“Wir lassen uns nicht unterkriegen” – mit diesen Worten verabschiedet der Präsident des Zentralrats der Juden rund 1.400 Teilnehmende einer Großveranstaltung in Berlin. Und gibt ihnen noch einen Wunsch mit.
Mit einem Aufruf zu Zusammenhalt und Selbstbewusstsein ist der fünfte Gemeindetag des Zentralrats der Juden in Deutschland zu Ende gegangen. “Wir wollen als jüdische Gemeinschaft, als Jüdinnen und Juden, von diesem Gemeindetag ein lautes Zeichen senden: Wir lassen uns nicht unterkriegen”, betonte Zentralratspräsident Josef Schuster zum Abschluss am Sonntag in Berlin. “Wir begegnen dem Hass, den wir auf den Straßen sehen, an den Universitäten, ja in der Mitte der Gesellschaft, mit Mut und Zusammenhalt.”
Unter dem Motto “Zusammen leben” hatten sich nach Veranstalterangaben mehr als 1.400 Mitglieder jüdischer Gemeinden in Berlin getroffen. Der bundesweite Gemeindetag findet regelmäßig statt, musste aber wegen der Corona-Pandemie eine Pause einlegen. “Wir haben ein großes Fest der Jüdischkeit gefeiert”, erklärte Schuster. Er wünsche den Teilnehmenden, dass sie mit diesem Zusammenhalt in ihre Gemeinden zurückkehrten und diesen Geist dort verbreiteten.
Vier Tage lang tauschten sich die Teilnehmenden in Podien, Vorträgen und Workshops aus. Themen waren etwa der Krieg im Gazastreifen nach dem Terror der Hamas, Antisemitismus in Deutschland, die jüdische Gemeinschaft in Europa, religionsgesetzliche Fragen und Künstliche Intelligenz KI. Die Teilnehmenden feierten zudem gemeinsam Schabbat und Gottesdienste und kamen bei einem Gala-Abend zusammen.
Zur Eröffnung am Donnerstagabend waren auch Bundespräsident Frank-Walter Steinmeier und Israels Botschafter Ron Prosor gekommen. Gemeinsam mit anderen prominenten Gästen zündeten sie zum Ende des Chanukka-Festes die Kerzen an einem Leuchter an. Aus der Politik sprachen während des Gemeindetages auch Außenministerin Annalena Baerbock (Grüne), Bundesjustizminister Marco Buschmann (FDP) und Nordrhein-Westfalens Ministerpräsident Hendrik Wüst (CDU).

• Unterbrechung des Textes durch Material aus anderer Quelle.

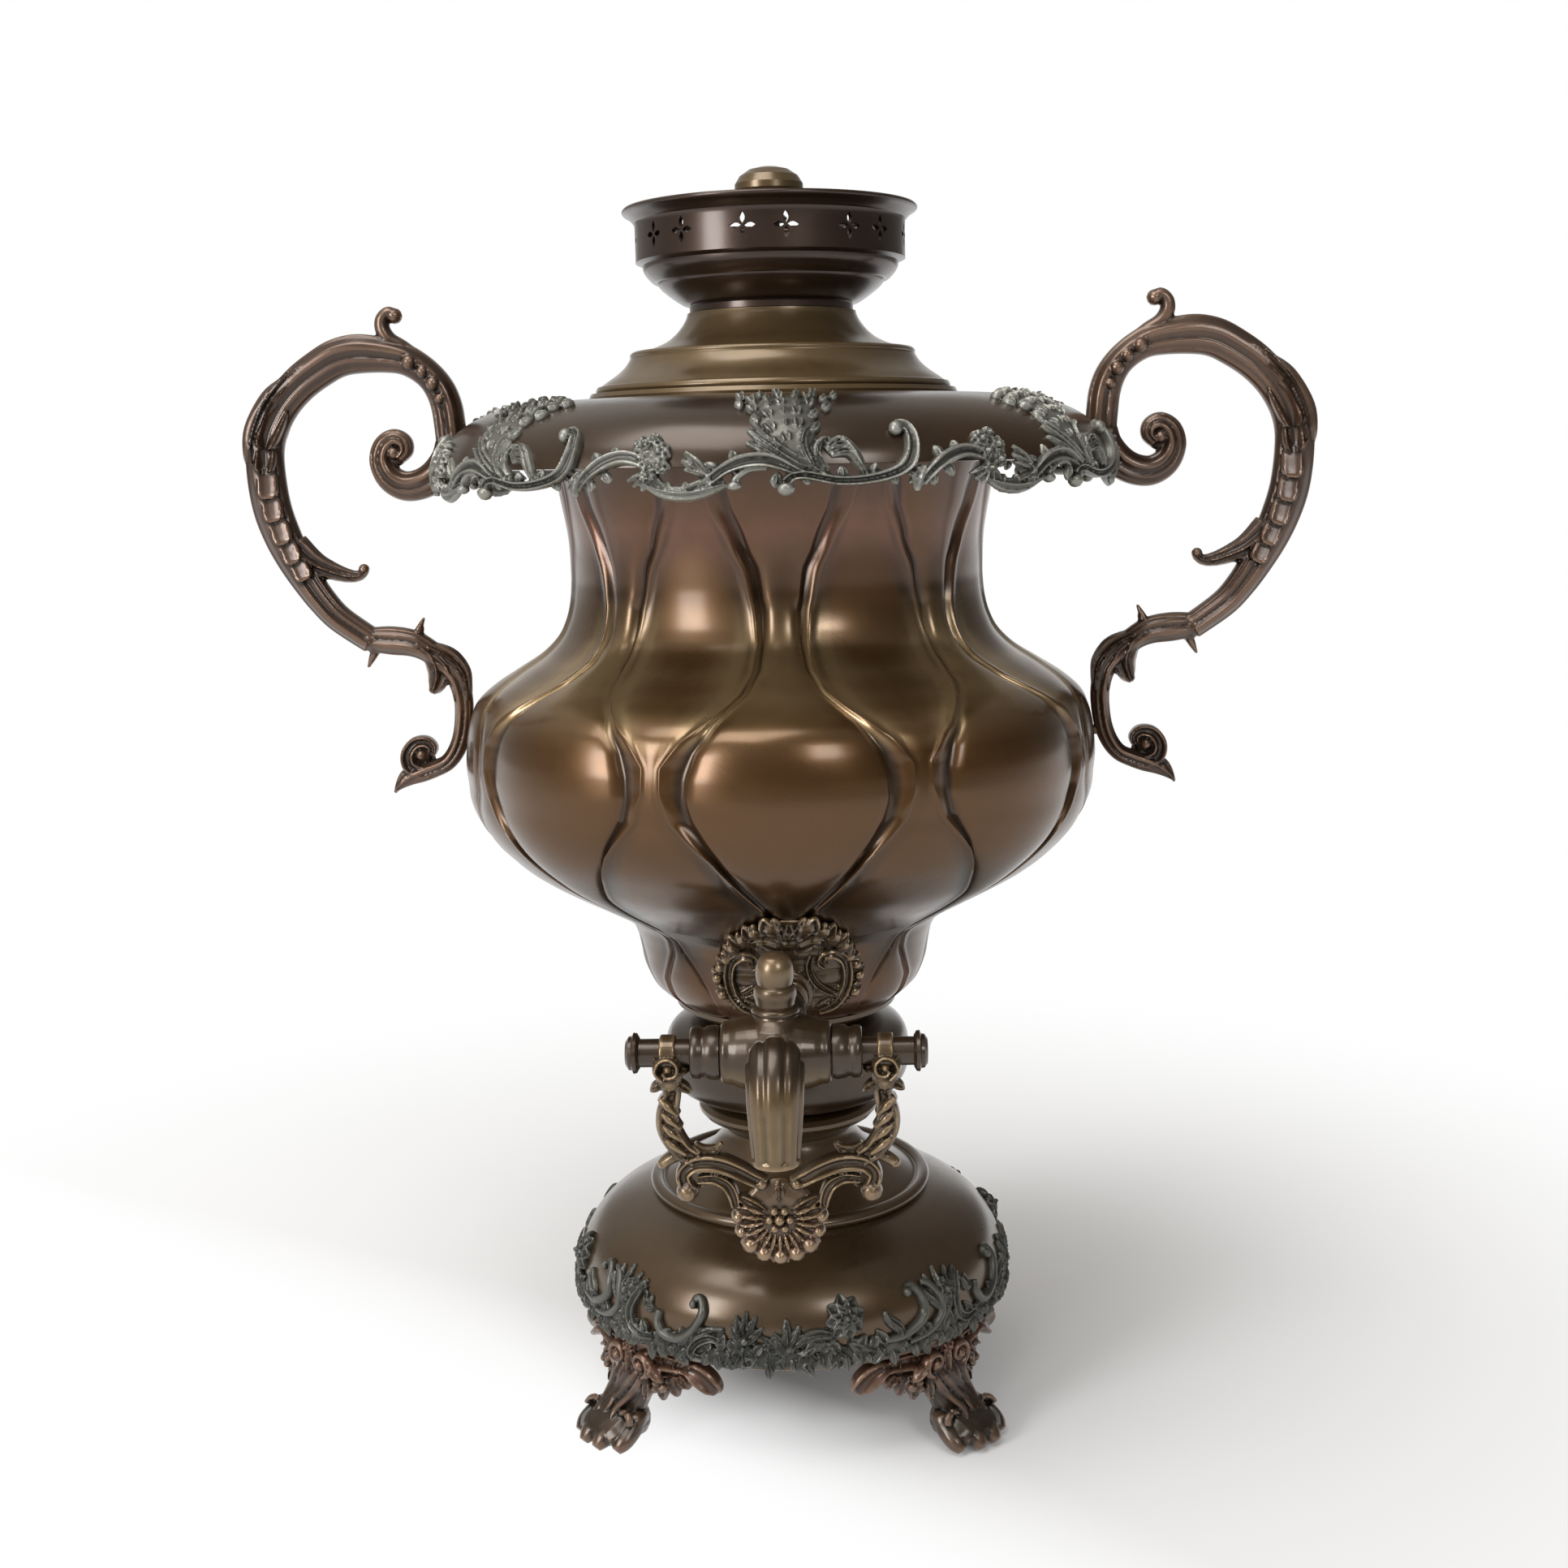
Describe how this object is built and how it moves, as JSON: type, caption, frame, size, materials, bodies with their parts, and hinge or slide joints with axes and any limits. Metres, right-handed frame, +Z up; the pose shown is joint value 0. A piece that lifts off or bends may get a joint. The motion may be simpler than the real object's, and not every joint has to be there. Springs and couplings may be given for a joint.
{
  "type": "charcoal samovar",
  "caption": "Charcoal samovar: lobed urn with a central flue on a footed base, with scroll handles, lift-off lid, teapot crown, damper cap and a turning tap.",
  "frame": {"origin": "on the urn's axis, at the level of the soles of the feet", "axes": "+Z up along the urn's axis, -Y towards the tap, X across the handles"},
  "size_m": [0.432, 0.276, 0.508],
  "materials": {
    "feet": "cast, red-brown patina",
    "fittings": "plain, darkened",
    "base": "spun, dark brown patina, satin",
    "border": "cast, grey-green patina",
    "urn": "olive-brown patina, polished satin",
    "brim": "olive-brown patina, polished satin",
    "crown": "dark red-brown patina, satin",
    "handle": "cast, grey-brown patina, worn ridges",
    "tap": "cast, worn bright on the ridges",
    "tap_trim": "cast, brown patina, worn ridges"
  },
  "bodies": {
    "urn": {"foot_front_right": "feet", "foot_front_left": "feet", "foot_back_left": "feet", "foot_back_right": "feet", "foot_screws": "fittings", "base_ring": "fittings", "grate": "fittings", "body_floor": "fittings", "fire_tube": "fittings", "handle_screws": "fittings", "shank_nut": "fittings", "shank_washer": "fittings", "base_dome": "base", "neck_ring": "base", "air_collar": "base", "collar_ring": "base", "base_apron": "border", "brim_border": "border", "body_shell": "urn", "brim": "brim", "seat_ring": "brim", "handle_right": "handle", "handle_left": "handle", "tap_body": "tap", "tap_finial": "tap", "tap_plate": "tap_trim"},
    "lid": {"lid": "brim"},
    "crown": {"crown": "crown"},
    "cap": {"cap": "crown", "cap_knob": "crown", "cap_screw": "fittings"},
    "tap_key": {"tap_plug": "tap", "plug_collars": "tap", "plug_ends": "tap", "tap_bail": "tap_trim"}
  },
  "joints": [
    {"name": "lid_lift", "type": "slide", "parent": "urn", "child": "lid", "axis": [0, 0, 1], "range_m": [0, 0.07]},
    {"name": "crown_lift", "type": "slide", "parent": "lid", "child": "crown", "axis": [0, 0, 1], "range_m": [0, 0.06]},
    {"name": "cap_lift", "type": "slide", "parent": "crown", "child": "cap", "axis": [0, 0, 1], "range_m": [0, 0.06]},
    {"name": "tap_turn", "type": "hinge", "parent": "urn", "child": "tap_key", "pos_m": [0, -0.105, 0.179], "axis": [-1, 0, 0], "range_deg": [0, 90]}
  ]
}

Sie alle sicherten Jüdinnen und Juden Solidarität und konkrete Maßnahmen gegen Antisemitismus zu. So plädierte Wüst dafür, dass sich Menschen, die die deutsche Staatsbürgerschaft bekommen wollten, zum Existenzrecht Israels bekennen müssten. Eine entsprechende Initiative brachte NRW jetzt in den Bundesrat ein. Steinmeier sagte, dass Deutschland die Heimat von Jüdinnen und Juden bleibe. Nach Überzeugung von Scholz muss in Deutschland jüdisches Leben eine Selbstverständlichkeit sein. Unter den Teilnehmenden gab es aber auch Kritik daran, dass sich Deutschland bei der UN-Resolution für einen Waffenstillstand im Gazastreifen enthalten hatte.
“Es war den Politikern ein echtes Anliegen, zu kommen”, so Schuster in einem Interview der Katholischen Nachrichten-Agentur (KNA). “Ich glaube, es sollte der jüdischen Gemeinschaft den Rücken stärken und unterstreichen, welche Haltung die deutsche Politik gegenüber Israel und Juden in Deutschland hat.” Mit Blick auf Antisemitismus sagte er, dass Menschen mit einem antisemitischen Gedankengut nicht mehr geworden seien – aber lauter und aggressiver: “Die schweigende Mehrheit ist zu leise.” Er beobachte eine “gewisse Gleichgültigkeit” in der Gesellschaft.